→ **EXERCISE REQUIREMENTS**: Tally every line of the listing where the string "caption" is found, and state the total alone.

==========

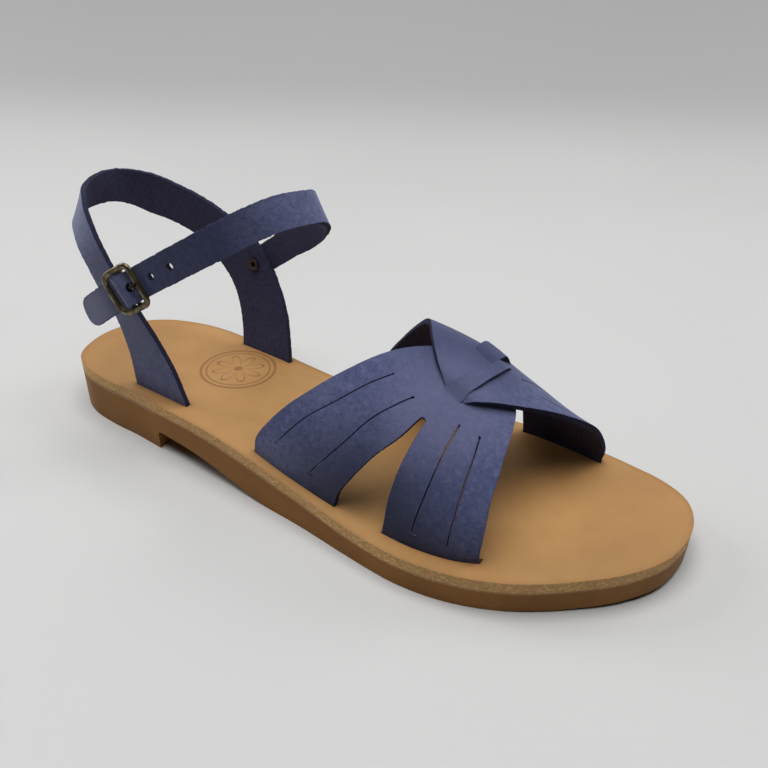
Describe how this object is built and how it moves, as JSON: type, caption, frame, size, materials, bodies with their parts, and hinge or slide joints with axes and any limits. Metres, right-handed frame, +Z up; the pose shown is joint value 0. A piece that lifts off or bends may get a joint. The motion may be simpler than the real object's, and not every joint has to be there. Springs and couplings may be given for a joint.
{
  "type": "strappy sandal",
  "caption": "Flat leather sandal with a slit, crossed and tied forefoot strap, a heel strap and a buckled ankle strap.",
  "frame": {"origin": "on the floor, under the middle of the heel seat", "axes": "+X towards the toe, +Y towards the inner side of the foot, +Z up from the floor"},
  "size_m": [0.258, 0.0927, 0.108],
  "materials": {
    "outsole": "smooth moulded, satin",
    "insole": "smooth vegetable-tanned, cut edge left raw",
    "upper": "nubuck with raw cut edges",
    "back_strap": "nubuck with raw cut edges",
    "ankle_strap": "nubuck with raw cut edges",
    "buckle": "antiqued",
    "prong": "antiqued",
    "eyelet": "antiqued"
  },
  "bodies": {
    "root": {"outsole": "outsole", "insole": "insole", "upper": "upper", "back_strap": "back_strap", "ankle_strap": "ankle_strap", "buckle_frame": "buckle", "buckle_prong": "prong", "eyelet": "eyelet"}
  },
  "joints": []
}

==========

→ **THE RESPONSE**: 2